The Artificial Life Approach: Starting with a Primordial Soup
I have been developing a technology for several decades that I started while doing research at the MIT Media Lab in the early 90’s. It takes as inspiration the craft of artificial life: Designing virtual petri dishes from which lifelike behaviors emerge. Since that time, the toolset has exploded to include more sophisticated genetic algorithms, physics simulations, neural nets and much more. Concurrently, the rise of machine learning algorithms will help tap vast databases to extract something resembling meaning.
But there is still something missing from this toolset: Virtual body language. In order for AI to be expressive, it needs some form of embodiment. For this reason, I’ve focused on cartoon-style characters – having just the right set of expressive affordances and the ability to learn adaptations to provide an affective dimension. These characters also have a degree of reactive agency, such that narrative-like moments can emerge spontaneously.

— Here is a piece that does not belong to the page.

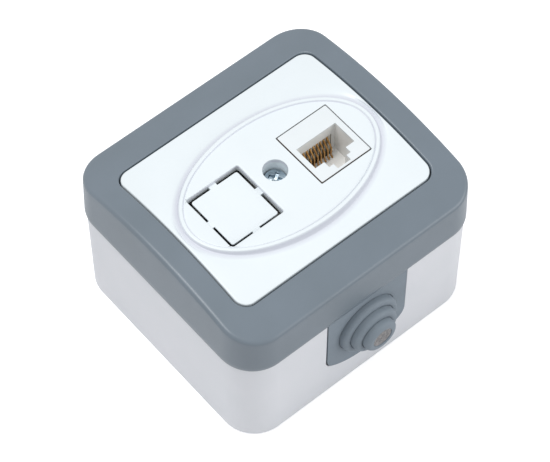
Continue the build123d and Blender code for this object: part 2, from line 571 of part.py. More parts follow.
def terminal_cap():
    outer = CAP_WALL + SEAT_GAP
    low = BLOCK_BOTTOM_Z - CAP_WALL
    body = slab(BLOCK_HALF_X + outer, BLOCK_HALF_Y + outer, CAP_CORNER, low, low + CAP_HEIGHT,
                MODULE_X, FIELD_Y)
    body -= slab(BLOCK_HALF_X + SEAT_GAP, BLOCK_HALF_Y + SEAT_GAP, BLOCK_CORNER, BLOCK_BOTTOM_Z, CLEAR_Z,
                 MODULE_X, FIELD_Y)
    for x, y in terminal_centres():
        side = 1 if y > FIELD_Y else -1
        edge_y = FIELD_Y + side * (BLOCK_HALF_Y + outer)
        body -= Pos(x, edge_y, low + CAP_HEIGHT) * Box(TERMINAL_SLOT, 4 * outer,
                                                       2 * (CAP_HEIGHT - CAP_WALL))
    return body


def build_all():
    nodes = {
        "mounting_box": mounting_box(),
        "cable_grommet": cable_grommet(),
        "box_seal": box_seal(),
        "frame": frame(),
        "cover_plate": cover_plate(),
        "cover_screw": cover_screw(),
        "threaded_insert": threaded_insert(),
        "carrier": carrier(),
        "carrier_screws": carrier_screws(),
        "jack_housing": jack_housing(),
        "contact_comb": comb_block(),
        "jack_board": jack_board(),
        "terminal_block": terminal_block(),
        "terminal_blades": terminal_blades(),
        "terminal_cap": terminal_cap(),
    }
    for index in range(CONTACTS):
        nodes[f"contact_spring_{index + 1}"] = contact_spring(index)
    return nodes


os.makedirs("parts", exist_ok=True)
for name, solid in build_all().items():
    export_step(solid, f"parts/{name}.step")
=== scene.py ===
"""Ethernet wall socket lying on its back: moulded plastics, rubber cable grommet and gold contacts."""

import json
import math

import bmesh
import bpy
import numpy as np
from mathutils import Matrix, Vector


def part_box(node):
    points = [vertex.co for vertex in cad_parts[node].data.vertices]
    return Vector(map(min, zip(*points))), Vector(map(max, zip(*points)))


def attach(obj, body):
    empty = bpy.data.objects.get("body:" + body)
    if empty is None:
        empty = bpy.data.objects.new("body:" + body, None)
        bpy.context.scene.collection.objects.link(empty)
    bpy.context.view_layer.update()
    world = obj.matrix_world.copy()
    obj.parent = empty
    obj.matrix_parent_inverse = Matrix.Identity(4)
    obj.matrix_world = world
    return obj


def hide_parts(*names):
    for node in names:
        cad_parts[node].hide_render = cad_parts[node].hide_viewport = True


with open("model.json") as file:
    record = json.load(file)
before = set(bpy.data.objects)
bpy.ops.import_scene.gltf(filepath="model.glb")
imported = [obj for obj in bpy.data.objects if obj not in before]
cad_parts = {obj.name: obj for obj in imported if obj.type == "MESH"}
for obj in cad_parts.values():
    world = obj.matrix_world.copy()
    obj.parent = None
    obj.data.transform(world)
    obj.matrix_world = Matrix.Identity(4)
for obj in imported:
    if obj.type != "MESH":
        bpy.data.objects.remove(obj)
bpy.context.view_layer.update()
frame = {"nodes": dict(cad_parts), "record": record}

MM = 0.001

# Camera, fitted to the edges of the socket in the photo
PHOTO_WIDTH = 550
FOCAL_PIXELS = 2612.3
SENSOR = 36.0
CAMERA_AZIMUTH = -40.09
CAMERA_ELEVATION = 56.92
CAMERA_DISTANCE = 595.22
CAMERA_AIM = (-7.527, -8.852, 38.230)

# All sizes are in millimetres. Frame and plate, as the solids have them
FACE_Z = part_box("jack_housing")[1].z / MM
CROWN_RADIUS = 118.0
FRAME_APEX = FACE_Z + 0.1
FRAME_HALF_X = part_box("frame")[1].x / MM
FRAME_HALF_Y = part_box("frame")[1].y / MM
FRAME_BOTTOM_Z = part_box("frame")[0].z / MM
FRAME_CORNER = 9.2
FRAME_DRAFT = math.tan(math.radians(1.5))
FRAME_EDGE_ROUND = 1.15
FRAME_LIP_ROUND = 0.4
FRAME_FOOT_ROUND = 0.2
FOOT_MIDDLE = 0.3
FRAME_TOP_WALL = 2.2
SKIRT_WALL = 1.4
RIB_OUTER = 1.75
RIB_INNER = 2.75
RIB_BOTTOM_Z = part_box("box_seal")[1].z / MM
PLATE_HALF_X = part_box("cover_plate")[1].x / MM
PLATE_HALF_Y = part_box("cover_plate")[1].y / MM
PLATE_CORNER = 3.2
PLATE_EDGE_ROUND = 0.35
PLATE_GAP = 0.4
PLATE_RIM_Z = FACE_Z - 4.6
COLLAR_WALL = 1.4
LEDGE_WIDTH = 2.0
LEDGE_WALL = 1.4

# Jack, its window and the knock-out, which mirror each other about the screw. The jack sits aside by its
# play, and the knock-out is drawn with a thin edge and grown a little into its slots
FIELD_Y = -1.5
MODULE_X = 13.25
JACK_CENTRE = np.array([MODULE_X, FIELD_Y])
JACK_HALF = np.array([7.4, 8.08])
JACK_CORNER = 0.4
JACK_PLAY = 0.16
WINDOW_GAP = 0.2
WINDOW_HALF = JACK_HALF + WINDOW_GAP
WINDOW_CORNER = 0.6
BLANK_SLOT = 1.05
BLANK_CENTRE = np.array([-MODULE_X, FIELD_Y])
BLANK_HALF = WINDOW_HALF - BLANK_SLOT
BLANK_CORNER = 0.5
BLANK_TOP_Z = FACE_Z - 1.0
BLANK_DEEPEST = 1.5
BLANK_RIM_ROUND = 0.36
BLANK_EDGE = 0.35
BLANK_GROWTH = 0.15
# Oval radius inside which the walls down to the knock-out get painted shade
BLANK_SHADE_R = 0.9
# Share of the way from the solid's round corners to square ones
CORNERS_DRAWN_OUT = 0.8
# The field holds all openings of the plate; the knock-out's recess lies in this part of it
OPENINGS_X = 21.5
OPENINGS_Y = 10.5
RECESS_END_X = -4.5
RECESS_HALF_Y = 8.6

# Crest of the bead, as its line runs in the photo
BEAD_X = 0.32
BEAD_Y = -1.35
BEAD_A = 26.2
BEAD_B = 16.0
# Offsets across the bead are counted from its crest, outwards
BEAD_START = -0.92
BEAD_FOOT = -0.68
BEAD_RISE = 0.34
BEAD_RISE_RUN = 0.4
BEAD_GROOVE = 0.1
BEAD_GROOVE_WIDTH = 0.1
BEAD_SHOULDER = 0.38
BEAD_SLOPE = 2.4
BEAD_SOFTNESS = 0.14
BEAD_DIP = 0.4
BEAD_DIP_RUN = 0.6
FLANK_BLEND = 0.22
FLANK_BLEND_START = 0.3
FLANK_BLEND_RUN = 0.5
FLANK_END = 1.7
FLANK_FADE = 1.4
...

With this simplified approach, one can avoid the uncanny valley as well as keep things real and actionable. We will eventually get to human-like intelligence, but I am in no rush. And besides, replicating ourselves accurately may not actually be what the future calls for.
What the future may be calling for is an augmentation of our own narratives with highly-connected artificial agents which have emotional intelligence, expressive body language, access to the internet’s crowd-wisdom, and a strong association with time and place – being truly embodied and situated. Their responsiveness to us complex humans here in meatspace would give the characters endless fodder for generating continuous emergent narrative.